Hail expr types in Python


#1

We want a more user-friendly type system. Numpy has interesting infrastructure for creating numpy dtypes, but it leaves a lot to be desired too. Here’s what I’m thinking:

  1. We leave the T-Type system alone, but build helpful architecture on top of it so people never need to write TInt32(). Scalar types should be hl.int32, hl.str, etc. However, this presents a problem: clash between existing expr functions (hl.str is the toString expr method) and the types. One possibility is that the types have a defined __call__ method that’s an expr conversion, but this may be confusing. This also doesn’t solve the problem of how array and struct types work. Should hl.array construct a type or value? How about hl.struct?
  2. We write a type parser in Python/Cython that handles similar-looking type strings to what we have in Scala.

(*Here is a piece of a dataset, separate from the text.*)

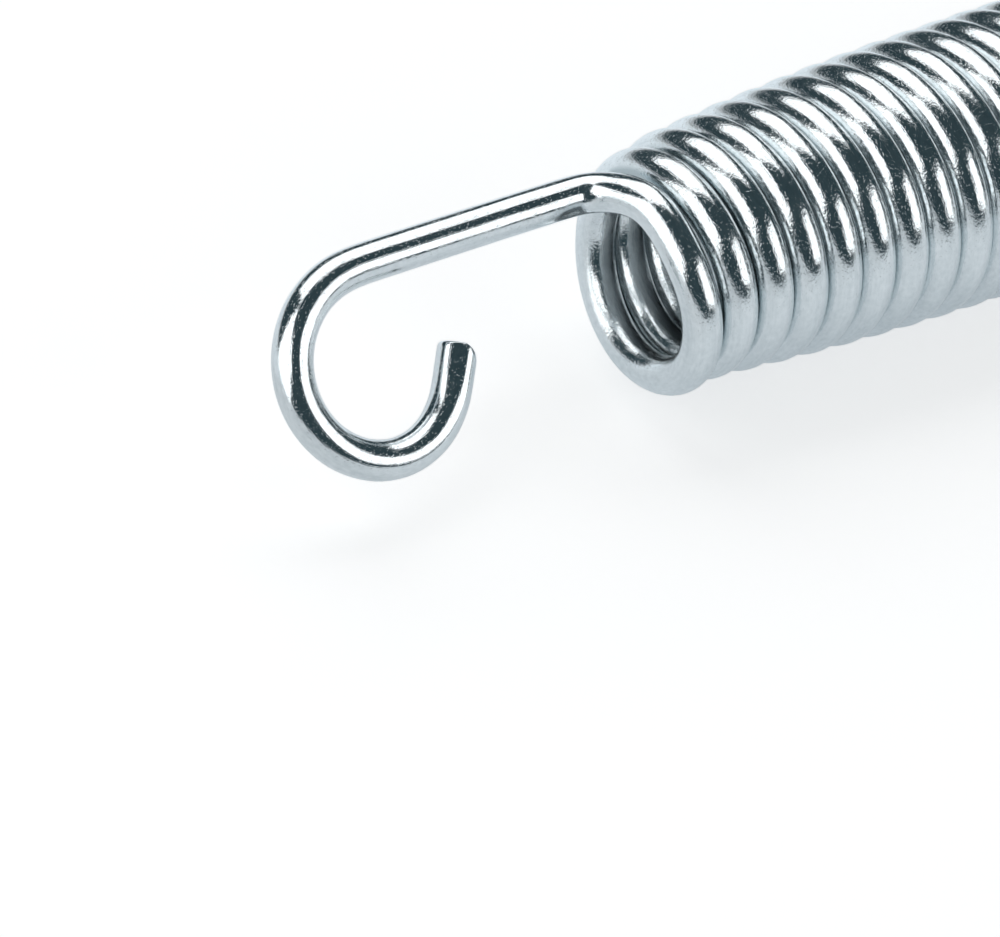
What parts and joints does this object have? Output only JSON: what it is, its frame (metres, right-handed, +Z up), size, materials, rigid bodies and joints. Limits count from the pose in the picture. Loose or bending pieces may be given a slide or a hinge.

Cotton likes the following syntax:
struct{x:array<int32>, y: str, z: struct{z2: dict<str, int32>}}
  1. We use this type parser optionally in most places that require type inputs (hl.import_table, hl.null, etc).

#2

Another option for 1 could be a naming convention making all types capitalized, and everything else lower-case. So hl.Str is the type, hl.str is the toString method, hl.Array constructs a type, hl.array constructs a value, etc.


#3

I’m not sure I like the struct prefix. The curly braces are unambiguous in the type syntax already.


#4

I want to leave space for sum types, so if you axe struct you proposal an alternate to union { ... } for sum types.